By early 1929, the Federal Reserve was taking the punch away from the party. It choked off the money supply, raised interest rates, and for the next three years presided over a money supply that shrank by 30 percent. This deflation following the inflation wrenched the economy from tremendous boom to colossal bust.

The “smart” money — the Bernard Baruchs and the Joseph Kennedys who watched things like money supply — saw that the party was coming to an end before most other Americans did. Baruch actually began selling stocks and buying bonds and gold as early as 1928; Kennedy did likewise, commenting, “only a fool holds out for the top dollar.”
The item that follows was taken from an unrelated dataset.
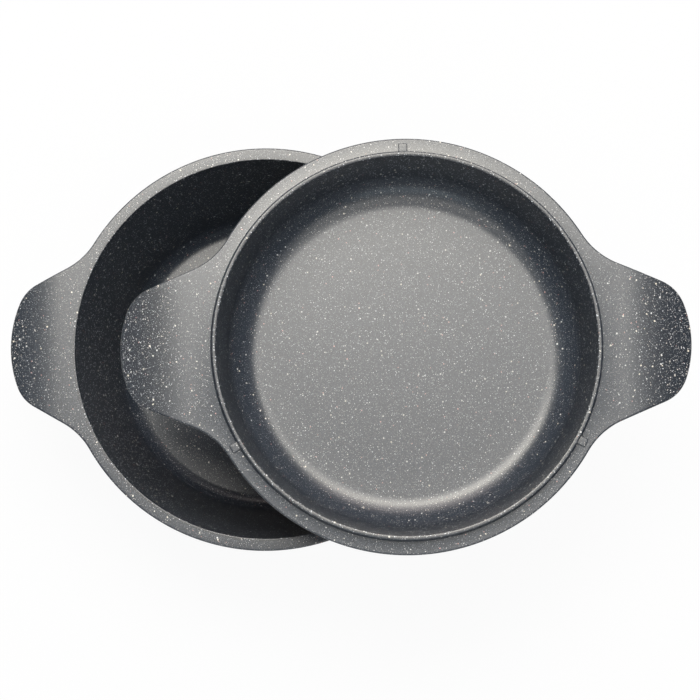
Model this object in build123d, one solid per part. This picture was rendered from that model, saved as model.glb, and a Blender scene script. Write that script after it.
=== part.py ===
from build123d import *
import os
from math import atan, cos, radians, sin, tan

# A cast aluminium pot and the frying pan that is also its lid. Each is one casting: a bowl whose rim runs
# out into two paddle handles. The pan stands upright on the pot's rim, set to one side, as it is put down
# while cooking. Turned over, its lip drops into the pot's opening, and three small pads on its flange hold
# it a little off the rim, so that steam gets out.
#
# Millimetres. +Z is up, the handles lie along X, and the origin is the centre of the pot's underside.

# Shared by both castings
RIM_RADIUS = 140.0          # outer edge of the pot's rim and of the pan's flange
MACHINED_OFF = 0.6          # skimmed from the cast underside, which leaves a crisp edge round the base
CORNER_FLATS = 4            # conical bands that make up a bowl's rounded corner

# Pot
POT_DEPTH = 105.0           # rim to cooking floor
POT_FLOOR = 6.0             # thickness of the floor
POT_WALL = 4.5
POT_RIM_LAND = 8.4          # width of the flat rim
POT_WALL_LEAN = 25.6        # how far in the wall is at the floor, from where it is at the mouth
POT_INNER_CORNER = 12.0
POT_OUTER_CORNER = 15.0
POT_RIM_THICKNESS = 6.0
POT_RIM_BEVEL = 1.6         # along the edge of the rim and the handles, above and below
POT_MOUTH_BEVEL = 0.6       # round the opening
POT_UNDER_RIM_BEVEL = 2.5   # where the wall meets the rim

# Pan, which is also the lid
PAN_DEPTH = 48.0            # flange to cooking floor
PAN_FLOOR = 5.0
PAN_WALL = 4.0
PAN_WALL_LEAN = 9.7
PAN_INNER_CORNER = 22.0     # a true fillet, because it is what the cooking floor is known by
PAN_OUTER_CORNER = 18.0
PAN_FLANGE_THICKNESS = 5.0
PAN_FLANGE_BEVEL = 1.4
PAN_UNDER_FLANGE_BEVEL = 4.0

# The lip that drops into the pot's opening, and the pads that keep the flange off the rim
LIP_HEIGHT = 5.0
LIP_CLEARANCE = 0.7         # between the lip's foot and the edge of the pot's opening
LIP_THICKNESS = 2.7         # at its top
LIP_INNER_BEVEL = 0.9
LIP_OUTER_BEVEL = 0.6
PAD_COUNT = 3
PAD_WIDTH = 6.0
PAD_REACH = 5.6             # from the lip's foot towards the flange's edge
PAD_HEIGHT = 1.0
PAD_ROOT = 1.5              # how deep a pad's section starts inside the flange and the lip
FIRST_PAD_ANGLE = 90.0

# Paddle handles. The two castings share the outline's shape, not its sizes. The straight sides run
# together towards the tip, and the half width is where they would reach it.
POT_HANDLE_LENGTH = 36.9    # from the rim's edge to the tip
POT_HANDLE_TIP_HALF_WIDTH = 32.7
POT_HANDLE_SIDE_ANGLE = 29.0
POT_HANDLE_NECK = 48.8      # hollow radius that leads from the rim into a side
POT_HANDLE_CORNER = 26.5
POT_HANDLE_CROWN = 77.5     # radius of the rounded tip
POT_DROOP_START = 1.6       # how far outside the rim's edge the handle starts to curve down
POT_DROOP_RADIUS = 105.0
PAN_HANDLE_LENGTH = 51.9
PAN_HANDLE_TIP_HALF_WIDTH = 32.5
PAN_HANDLE_SIDE_ANGLE = 22.7
PAN_HANDLE_NECK = 50.0
PAN_HANDLE_CORNER = 27.0
PAN_HANDLE_CROWN = 72.0
PAN_DROOP_START = 5.0
PAN_DROOP_RADIUS = 150.0

# Where the pan stands on the pot
PAN_OFFSET_X = 95.6
PAN_OFFSET_Y = -3.0
PAN_TURN = 1.55             # degrees, seen from above

# How far a cutting tool runs past what it cuts
OVERSHOOT = 10.0


class Bowl:
    """The wall and floor of one casting, standing on z = 0 and turned round Z."""

    def __init__(self, floor, wall, corner_radius, mouth_radius, mouth_height):
        self.floor = floor
        self.corner_radius = corner_radius
        self.mouth_radius = mouth_radius
        self.mouth_height = mouth_height
        self.taper = (mouth_radius - corner_radius) / (mouth_height - floor)
        self.across_wall = wall * (1 + self.taper**2) ** 0.5

    def outer_radius(self, height):
        """The outside of the wall, as if its corner were sharp."""
        return self.corner_radius + (height - self.floor) * self.taper + self.across_wall

    def corner_flats(self, radius, foot_radius, foot_height):
        """A rounded corner between floor and wall: the points of flats that touch its arc."""
        turn = radians(90) - atan(self.taper)
        step = turn / CORNER_FLATS
        centre_radius = foot_radius - radius * tan(turn / 2)
        reach = radius / cos(step / 2)
        return [
            (
                centre_radius + reach * sin(step * (n + 0.5)),
                foot_height + radius - reach * cos(step * (n + 0.5)),
            )
            for n in range(CORNER_FLATS)
        ]

    def inside(self, corner):
        """What the bowl holds, up to past its mouth, from the points of its floor's edge."""
        past_mouth = self.mouth_height + OVERSHOOT
        return make_face(
            Polyline(
                (0, self.floor),
                *corner,
                (self.mouth_radius, self.mouth_height),
                (self.mouth_radius, past_mouth),
                (0, past_mouth),
                close=True,
            )
        )

    def outside(self, corner, top_height):
        """The bowl with nothing taken out of it, its underside machined flat."""
        cast_base = -MACHINED_OFF
        flats = self.corner_flats(corner, self.outer_radius(cast_base), cast_base)
        wall_top = (self.outer_radius(top_height), top_height)
        section = make_face(Polyline((0, cast_base), *flats, wall_top, (0, top_height), close=True))
        above_base = Pos(0, top_height / 2) * Rectangle(3 * RIM_RADIUS, top_height)
        return revolve(Plane.XZ * (section & above_base), Axis.Z)


class Handles:
    """A casting's pair of handles, measured from the bowl's axis."""

    def __init__(self, length, tip_half_width, side_angle, neck, corner, crown, droop_start, droop_radius):
        self.tip = RIM_RADIUS + length
        self.tip_half_width = tip_half_width
        self.side_slope = tan(radians(side_angle))
        self.neck = neck
        self.corner = corner
        self.crown = crown
        self.droop_start = RIM_RADIUS + droop_start
        self.droop_radius = droop_radius

    def outline(self):
        """The rim's circle with a paddle on each side, led in by hollow necks and rounded at the corners."""
        shoulder = self.tip - self.crown + (self.crown**2 - self.tip_half_width**2) ** 0.5
        shoulder_half_width = self.tip_half_width + (self.tip - shoulder) * self.side_slope
        root_half_width = self.tip_half_width + self.tip * self.side_slope
        sides = Polyline(
            (shoulder, shoulder_half_width),
            (0, root_half_width),
            (0, -root_half_width),
            (shoulder, -shoulder_half_width),
        )
        crown = ThreePointArc(sides @ 1, (self.tip, 0), sides @ 0)
        paddle = make_face(sides + crown)
        paddle = fillet(paddle.vertices().sort_by(Axis.X)[-2:], self.corner)
        outline = Circle(RIM_RADIUS) + paddle + mirror(paddle, Plane.YZ)
        on_rim = [v for v in outline.vertices() if abs(Vector(v.X, v.Y).length - RIM_RADIUS) < 0.01]
        return fillet(on_rim, self.neck)

    def slab(self, thickness):
        """A slab, level over the bowl and up to z = 0, that curves down on both sides."""
        bend_angle = radians(40)
        ends = []
        for level, bend in ((0, self.droop_radius), (-thickness, self.droop_radius - thickness)):
            start = (self.droop_start, level)
            end = (self.droop_start + bend * sin(bend_angle), level - bend * (1 - cos(bend_angle)))
            ends.append(RadiusArc(start, end, bend))
        top, bottom = ends
        side = make_face(
            [
                Line((0, 0), top @ 0),
                top,
                Line(top @ 1, bottom @ 1),
                bottom,
                Line(bottom @ 0, (0, -thickness)),
                Line((0, -thickness), (0, 0)),
            ]
        )
        return extrude(Plane.XZ * (side + mirror(side, Plane.YZ)), RIM_RADIUS, both=True)

    def plate(self, thickness, bevel):
        """The rim and both handles as one plate, bevelled all along its outline, above and below."""
        plate = (extrude(self.outline(), self.tip, both=True) & self.slab(thickness)).solid()
        upright = plate.edges().filter_by(Axis.Z)
        across = plate.edges().filter_by(Axis.Y)
        return chamfer([e for e in plate.edges() if e not in upright and e not in across], bevel)


# Worked out from the sizes above: the lip takes its radii and its taper from the pot's opening
POT_HEIGHT = POT_FLOOR + POT_DEPTH
OPENING_RADIUS = RIM_RADIUS - POT_RIM_LAND
POT_CORNER_RADIUS = OPENING_RADIUS - POT_WALL_LEAN
POT_BOWL = Bowl(POT_FLOOR, POT_WALL, POT_CORNER_RADIUS, OPENING_RADIUS, POT_HEIGHT)
FLANGE_HEIGHT = PAN_FLOOR + PAN_DEPTH
PAN_HEIGHT = FLANGE_HEIGHT + LIP_HEIGHT
LIP_FOOT_RADIUS = OPENING_RADIUS - LIP_CLEARANCE
LIP_TOP_RADIUS = LIP_FOOT_RADIUS - LIP_HEIGHT * POT_BOWL.taper
LIP_MOUTH_RADIUS = LIP_TOP_RADIUS - LIP_THICKNESS
PAN_CORNER_RADIUS = LIP_MOUTH_RADIUS - PAN_WALL_LEAN
PAN_BOWL = Bowl(PAN_FLOOR, PAN_WALL, PAN_CORNER_RADIUS, LIP_MOUTH_RADIUS, PAN_HEIGHT)
POT_HANDLES = Handles(
    POT_HANDLE_LENGTH, POT_HANDLE_TIP_HALF_WIDTH, POT_HANDLE_SIDE_ANGLE, POT_HANDLE_NECK,
    POT_HANDLE_CORNER, POT_HANDLE_CROWN, POT_DROOP_START, POT_DROOP_RADIUS,
)
PAN_HANDLES = Handles(
    PAN_HANDLE_LENGTH, PAN_HANDLE_TIP_HALF_WIDTH, PAN_HANDLE_SIDE_ANGLE, PAN_HANDLE_NECK,
    PAN_HANDLE_CORNER, PAN_HANDLE_CROWN, PAN_DROOP_START, PAN_DROOP_RADIUS,
)


def bevel_circle(solid, radius, height, size):
    """Bevels the circular edge that has that radius, at that height."""
    edges = [
        edge
        for edge in solid.edges().filter_by(GeomType.CIRCLE)
        if abs(edge.radius - radius) < 0.01 and abs(edge.arc_center.Z - height) < 0.01
    ]
    return chamfer(edges, size)


def make_pot():
    """The pot: bowl, rim and handles in one casting."""
    bowl = POT_BOWL
    floor_edge = bowl.corner_flats(POT_INNER_CORNER, POT_CORNER_RADIUS, POT_FLOOR)
    inside = revolve(Plane.XZ * bowl.inside(floor_edge), Axis.Z)
    outside = bowl.outside(POT_OUTER_CORNER, POT_HEIGHT - POT_RIM_THICKNESS / 2)
    rim = Pos(0, 0, POT_HEIGHT) * POT_HANDLES.plate(POT_RIM_THICKNESS, POT_RIM_BEVEL)
    pot = (outside + rim - inside).solid()
    under_rim = POT_HEIGHT - POT_RIM_THICKNESS
    pot = bevel_circle(pot, bowl.outer_radius(under_rim), under_rim, POT_UNDER_RIM_BEVEL)
    return bevel_circle(pot, OPENING_RADIUS, POT_HEIGHT, POT_MOUTH_BEVEL)


def steam_pads():
    """Low rounded pads, evenly spaced round the lip, on a flange whose top is at z = 0."""
    foot = Polyline(
        (PAD_WIDTH / 2, 0), (PAD_WIDTH / 2, -PAD_ROOT), (-PAD_WIDTH / 2, -PAD_ROOT), (-PAD_WIDTH / 2, 0)
    )
    section = make_face(foot + ThreePointArc(foot @ 1, (0, PAD_HEIGHT), foot @ 0))
    pad = extrude(Plane.YZ.offset(LIP_FOOT_RADIUS - PAD_ROOT) * section, PAD_ROOT + PAD_REACH)
    return [Rot(0, 0, FIRST_PAD_ANGLE + n * 360 / PAD_COUNT) * pad for n in range(PAD_COUNT)]


def make_pan():
    """The pan: bowl, lip, flange with its pads, and handles in one casting, standing on z = 0."""
    bowl = PAN_BOWL
    section = bowl.inside([(PAN_CORNER_RADIUS, PAN_FLOOR)])
    floor_edge = section.vertices().sort_by_distance((PAN_CORNER_RADIUS, PAN_FLOOR))[0]
    inside = revolve(Plane.XZ * fillet(floor_edge, PAN_INNER_CORNER), Axis.Z)
    outside = bowl.outside(PAN_OUTER_CORNER, FLANGE_HEIGHT - PAN_FLANGE_THICKNESS / 2)
    flange = Pos(0, 0, FLANGE_HEIGHT) * PAN_HANDLES.plate(PAN_FLANGE_THICKNESS, PAN_FLANGE_BEVEL)
    lip = Cone(LIP_FOOT_RADIUS, LIP_TOP_RADIUS, LIP_HEIGHT, align=(Align.CENTER, Align.CENTER, Align.MIN))
    pan = (outside + flange + Pos(0, 0, FLANGE_HEIGHT) * lip - inside).solid()
    under_flange = FLANGE_HEIGHT - PAN_FLANGE_THICKNESS
    pan = bevel_circle(pan, bowl.outer_radius(under_flange), under_flange, PAN_UNDER_FLANGE_BEVEL)
    pan = bevel_circle(pan, bowl.mouth_radius, PAN_HEIGHT, LIP_INNER_BEVEL)
    pan = bevel_circle(pan, LIP_TOP_RADIUS, PAN_HEIGHT, LIP_OUTER_BEVEL)
    for pad in steam_pads():
        pan = pan + Pos(0, 0, FLANGE_HEIGHT) * pad
    return pan.solid()


pan_place = Pos(PAN_OFFSET_X, PAN_OFFSET_Y, POT_HEIGHT) * Rot(0, 0, PAN_TURN)

os.makedirs("parts", exist_ok=True)
export_step(make_pot(), "parts/pot.step")
export_step(pan_place * make_pan(), "parts/pan_lid.step")
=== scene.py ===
from math import atan, atan2, cos, degrees, hypot, pi, radians, sin, sqrt, tan

import bmesh
import bpy
from mathutils import Matrix, Vector


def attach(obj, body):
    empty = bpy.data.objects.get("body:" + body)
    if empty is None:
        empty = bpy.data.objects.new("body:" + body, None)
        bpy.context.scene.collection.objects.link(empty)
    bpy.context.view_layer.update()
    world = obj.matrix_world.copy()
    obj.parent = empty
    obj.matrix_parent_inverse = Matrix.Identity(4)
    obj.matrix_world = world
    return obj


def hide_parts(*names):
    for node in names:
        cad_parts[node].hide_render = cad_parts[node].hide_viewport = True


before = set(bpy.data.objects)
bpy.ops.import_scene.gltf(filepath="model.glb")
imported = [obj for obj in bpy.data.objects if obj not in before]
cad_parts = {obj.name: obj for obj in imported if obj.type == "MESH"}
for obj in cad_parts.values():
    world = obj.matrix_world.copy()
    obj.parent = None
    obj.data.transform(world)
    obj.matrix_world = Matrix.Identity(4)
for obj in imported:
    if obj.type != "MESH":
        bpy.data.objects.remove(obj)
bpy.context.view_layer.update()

# Sizes are in millimetres and angles in degrees, and MM takes a size to Blender's metres
MM = 0.001

# Shared by both castings
RIM_RADIUS = 140.0
TOP_EDGE = 1.1  # rounding along the upper edge of rim and handles
MACHINED_OFF = 0.6  # turned off the cast underside, which leaves a crisp edge round the base
POLE = 3.0  # radius of the last ring before a floor is closed on its axis
SMOOTH_ANGLE = 38.0  # edges that turn less than this are shaded smooth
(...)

When the masses of investors eventually sensed the change in Fed policy, the stampede was underway. The stock market, after nearly two months of moderate decline, plunged on “Black Thursday” — October 24, 1929 — as the pessimistic view of large and knowledgeable investors spread.

The stock market crash was only a symptom — not the cause — of the Great Depression: the market rose and fell in near synchronization with what the Fed was doing. If this crash had been like previous ones, the subsequent hard times might have ended in a year or two. But unprecedented political bungling instead prolonged the misery for twelve long years.

Lawrence W. Reed, “The Great Depression was a Calamity of Unfettered Capitalism”, The Freeman, 2014-11-28.